Troubled teen? A summer job might help
When a friend of a friend attempts suicide, at-risk teens are more likely to attempt suicide as well, new research suggests. But having a summer job may protect vulnerable teens from copycat suicide attempts, researchers found.
These observations stem from the National Longitudinal Study of Adolescent Health, which included information on friendship networks of 2,000 students at 15 junior and senior high schools.
“We found that suicidal tendencies diffuse across adolescent friendship networks,” Dr.
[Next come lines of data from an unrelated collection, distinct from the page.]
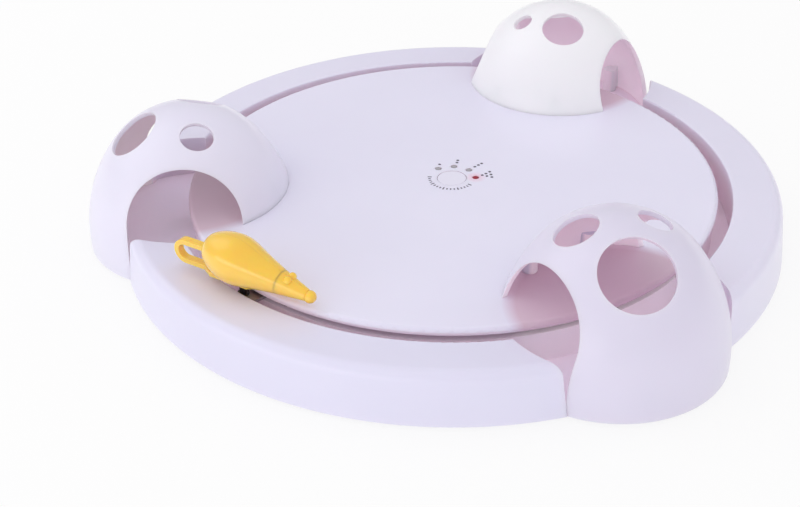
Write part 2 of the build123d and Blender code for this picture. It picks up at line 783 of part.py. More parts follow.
def tail_form():
    """Strap that loops behind the mouse and ends as a flat tongue under its belly."""
    middle = tail_underside + tail_thickness / 2
    upper = middle + 2 * tail_loop_radius
    loop_x = -tail_loop_back
    lower = Line((0, middle), (loop_x, middle))
    bend = ThreePointArc((loop_x, middle), (loop_x - tail_loop_radius, middle + tail_loop_radius), (loop_x, upper))
    top = Line((loop_x, upper), (mouse_radius * 0.4, upper))
    spine = Plane.XZ * Wire(Curve(children=[lower, bend, top]).edges())
    section = Plane(spine @ 0, z_dir=spine % 0) * Rectangle(tail_thickness, tail_width)
    if abs((Plane(spine @ 0, z_dir=spine % 0)).x_dir.Z) < 0.5:
        section = Plane(spine @ 0, z_dir=spine % 0) * Rectangle(tail_width, tail_thickness)
    half_strap = tail_width / 2
    half_tongue = tongue_width / 2
    shoulder = tongue_front - tongue_taper
    outline = Polyline(
        (-1, -half_strap), (tongue_taper, -half_tongue), (shoulder, -half_tongue), (tongue_front, -half_strap),
        (tongue_front, half_strap), (shoulder, half_tongue), (tongue_taper, half_tongue), (-1, half_strap),
        close=True)
    tongue = Pos(0, 0, tail_underside) * extrude(make_face(outline), tail_thickness)
    return sweep(section, path=spine) + tongue


def mouse_tail():
    """The looped tail and its tongue, with the hole for the post."""
    return mouse_frame() * (tail_form() - disc(post_radius + press_gap, 0, beyond, (mouse_post_place, 0)))


def mouse_post():
    """Dark pin that stands on the arm's tip and carries the mouse."""
    x, y = polar(groove_middle, arm_angle)
    pin = disc(post_radius, arm_bottom, post_top, (x, y))
    collar = tube(post_radius + 0.9, post_radius, arm_top, arm_top + 0.8, (x, y))
    return pin + collar


# Battery


def bay_x(side):
    """Inside face of the battery bay's end wall."""
    return side * bay_length / 2


def cell(row):
    """One AA cell lying across the bay; the middle one is turned round."""
    start = bay_x(-1) + contact_thickness + contact_bump_height
    can = extrude(Plane((start, 0, cell_height), z_dir=(1, 0, 0)) * Circle(cell_radius), cell_length)
    can = fillet(can.edges(), 0.6)
    nub = extrude(Plane((start + cell_length, 0, cell_height), z_dir=(1, 0, 0)) * Circle(cell_nub_radius),
                  cell_nub_length)
    turn = 180 if row == 0 else 0
    return Pos(0, bay_centre_y + row * cell_pitch, 0) * Rot(0, 0, turn) * (can + nub)


def cell_contacts():
    """Spring contacts on the cells' flat ends and plain ones on their nubs."""
    low = cell_height - contact_width / 2
    high = cell_height + contact_width / 2
    half = contact_width / 2
    found = []
    for row in (-1, 0, 1):
        flip = 180 if row == 0 else 0
        place = Pos(0, bay_centre_y + row * cell_pitch, 0) * Rot(0, 0, flip)
        x = bay_x(-1)
        sprung = block((x, x + contact_thickness), (-half, half), (low, high))
        bump = extrude(Plane((x + contact_thickness, 0, cell_height), z_dir=(1, 0, 0)) * Circle(contact_bump_radius),
                       contact_bump_height, taper=20)
        x = bay_x(1)
        plain = block((x - contact_thickness, x), (-half, half), (low, high))
        found += [place * (sprung + bump), place * plain]
    return Compound(children=found)


def battery_door():
    """Door under the bay, with four lugs that grip the opening and a finger notch."""
    half_length = bay_length / 2
    half_width = bay_width / 2
    length = half_length + door_margin
    width = half_width + door_margin
    panel = block((-length, length), (-width, width), (door_bottom, door_top))
    panel = fillet(panel.edges().filter_by(Axis.Z), 2)
    notch = Pos(length - 6, 0, door_bottom) * Cylinder(finger_notch_radius, 2 * finger_notch_depth)
    panel = panel - (notch & block((length - 10, length - 4), (-beyond, beyond), (0, beyond)))
    for side in (-1, 1):
        for end in (-1, 1):
            outer = side * (half_width - run_gap)
            inner = outer - side * door_lug_width
            start = end * (half_length - 6)
            stop = start - end * door_lug_length
            panel = panel + block((min(start, stop), max(start, stop)), (min(inner, outer), max(inner, outer)),
                                  (door_top, door_top + door_lug_height))
    return Pos(0, bay_centre_y, 0) * panel


parts = {
    "base_tray": base_tray(),
    "deck": deck(),
    "rubber_feet": rubber_feet(),
    "mode_button": mode_button(),
    "switch_plunger": switch_plunger(),
    "tact_switch": tact_switch(),
    "circuit_board": circuit_board(),
    "control_chip": control_chip(),
    "lamp_lit": lamp(lamp_angles[0]),
    "lamps_unlit": Compound(children=[lamp(angle) for angle in lamp_angles[1:]]),
    "hub_gear": hub_gear(),
    "second_gear": second_gear(),
    "first_gear": first_gear(),
    "motor_pinion": motor_pinion(),
    "motor_shaft": motor_shaft(),
    "drive_motor": drive_motor(),
    "gear_pins": gear_pins(),
    "gear_plate": gear_plate(),
    "spin_arm": spin_arm(),
    "roller_axle": roller_axle(),
    "arm_roller": arm_roller(),
    "mouse_body": mouse_body(),
    "mouse_tail": mouse_tail(),
    "mouse_post": mouse_post(),
    "cell_contacts": cell_contacts(),
    "battery_door": battery_door(),
    "rim_screws": screws(rim_boss_places, floor_bottom, floor_thickness + screw_bite - 1),
    "dome_screws": screws(at_all_domes(dome_boss_places), floor_bottom, floor_thickness + screw_bite - 1),
    "deck_screws": screws(at_all_domes(dome_foot_places), deck_bottom, deck_thickness + screw_bite - 2),
    "board_screws": screws(board_boss_places, board_top, board_thickness + small_screw_bite, True, True),
    "gear_plate_screws": screws(gear_posts, gear_plate_bottom + gear_plate_thickness,
                                gear_plate_thickness + small_screw_bite, True, True),
    "arm_screws": screws(arm_screw_places, arm_top, arm_thickness + hub_flange_height - 0.5, True, True),
}
for name in dome_angles:
    parts["dome_" + name] = dome(name)
for row, name in ((-1, "cell_front"), (0, "cell_middle"), (1, "cell_rear")):
    parts[name] = cell(row)
parts.update(rim_segments())

os.makedirs("parts", exist_ok=True)
to_middle = Pos(0, (ring_radius - dome_reach) / 2, 0)
for name, shape in parts.items():
    solids = [to_middle * solid for solid in shape.solids()]
    whole = solids[0] if len(solids) == 1 else Compound(children=solids)
    export_step(whole, f"parts/{name}.step")
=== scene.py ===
"""Automatic cat toy: a mouse on a hidden arm circles in a groove round a flat disc, through three domes."""
import math

import bmesh
import bpy
from mathutils import Matrix, Vector


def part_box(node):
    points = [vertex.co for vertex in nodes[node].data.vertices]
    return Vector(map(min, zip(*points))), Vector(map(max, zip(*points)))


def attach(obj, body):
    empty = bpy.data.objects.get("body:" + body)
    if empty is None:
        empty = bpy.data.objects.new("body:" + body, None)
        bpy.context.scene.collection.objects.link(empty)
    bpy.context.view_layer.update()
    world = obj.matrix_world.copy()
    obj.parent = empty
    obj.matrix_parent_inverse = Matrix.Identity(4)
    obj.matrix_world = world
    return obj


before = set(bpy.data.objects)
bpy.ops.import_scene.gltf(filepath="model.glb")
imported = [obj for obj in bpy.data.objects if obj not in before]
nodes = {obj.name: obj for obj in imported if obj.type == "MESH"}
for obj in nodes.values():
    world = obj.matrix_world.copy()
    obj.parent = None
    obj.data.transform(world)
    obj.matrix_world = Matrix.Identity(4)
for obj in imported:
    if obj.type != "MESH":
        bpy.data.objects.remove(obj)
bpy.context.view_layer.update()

# Floor tray and battery door. Injection-moulded gloss plastic in a lavender white, the same as all the
# shells: thin enough for light to soak through the walls. Hollows are painted a warm mauve shade, and the
# tray's hollows also get a painted glow. The tool was polished outside, which leaves a faint orange peel,
# and handling leaves fine scuffs.


def add_sockets(tree, direction, rows):
    """Named inputs or outputs on a shader node group, each with its kind and an input's usual value."""
    for name, kind, *value in rows:
        socket = tree.interface.new_socket(name=name, in_out=direction, socket_type="NodeSocket" + kind)
        if value:
            socket.default_value = value[0]


def set_inputs(node, values):
    """Fixed values for a node's inputs, by name."""
    for name, value in values.items():
        node.inputs[name].default_value = value


def feed(tree, socket, value):
    """Puts a plain number or tuple on an input, or links another node's output to it."""
    if isinstance(value, (int, float, tuple)):
        socket.default_value = value
    else:
        tree.links.new(value, socket)


def mask_between(tree, source, low, high):
    """A value that rises from 0 at low to 1 at high."""
    ramp = tree.nodes.new("ShaderNodeMapRange")
    set_inputs(ramp, {"From Min": low, "From Max": high})
    tree.links.new(source, ramp.inputs["Value"])
    return ramp.outputs["Result"]


def sum_of(tree, first, second, operation="ADD"):
    """Two values put together by one math node; either may be a plain number."""
    node = tree.nodes.new("ShaderNodeMath")
    node.operation = operation
    for socket, value in zip(node.inputs, (first, second)):
        feed(tree, socket, value)
    return node.outputs[0]


def product_of(tree, first, second):
    """Two values multiplied; either may be a plain number."""
    return sum_of(tree, first, second, "MULTIPLY")


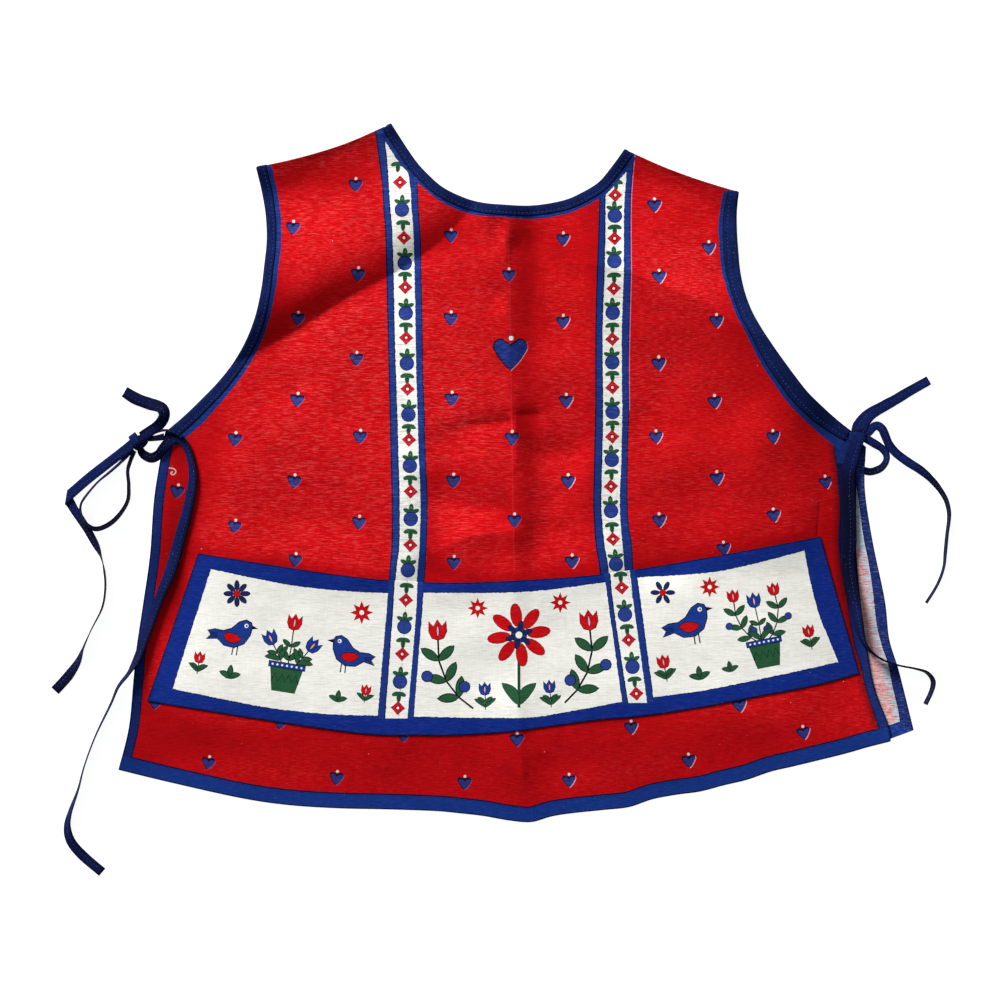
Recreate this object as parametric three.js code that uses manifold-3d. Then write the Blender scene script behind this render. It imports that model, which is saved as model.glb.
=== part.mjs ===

Robert Baller, associate professor of sociology at the University of Iowa College of Liberal Arts and Sciences study co-author who was involved in the study, told Reuters Health.
“Specifically, when a friend of a friend attempts suicide, teens are more likely to seriously consider an attempt, but the effect only operates for teens experiencing various combinations of the following risk factors: physical fights, heavy alcohol consumption, same-sex attraction, obesity, and rape victimization,” Baller emphasized.
Holding a summer job, Baller and co-investigator Kelly Richardson of the Iowa City VA Medical Center found, prevents diffusion of suicidal thoughts or actions to at-risk teens. “If older at-risk teens work for pay approximately 20 or more hours in a typical summer week, the diffusive effect is eliminated,” Baller told Reuters Health.
“For younger at-risk teens, those under age 16, only 10 hours of paid employment in the summer are needed to produce the same benefit,” he said.
Other factors such as church attendance, employment during the school year, participation in sports, and residing in a two-parent home are not as protective as a summer job, the researchers found.
“Summer employment,” Baller noted in a university-issued statement, “is thought to be beneficial because it creates self-esteem while reducing isolation and substance abuse, and it does not conflict with school work in the way a job during the school year could.”
“The findings pertaining to summer jobs,” Baller told Reuters Health, “are important because they have practical implications for parents, namely, if your teen is having difficulties, a summer job may be a fine remedy. When troubled teens ‘bring home a little bacon’ they seem to enjoy more self esteem and less suicidality.”
But a summer job may be hard to come by, given the current economic downturn. Possible solutions could include working for pay within the family or for a friend of the family, Baller and Richardson suggest.
Their findings will be published in the September 2009 issue of the Journal of Health and Social Behavior.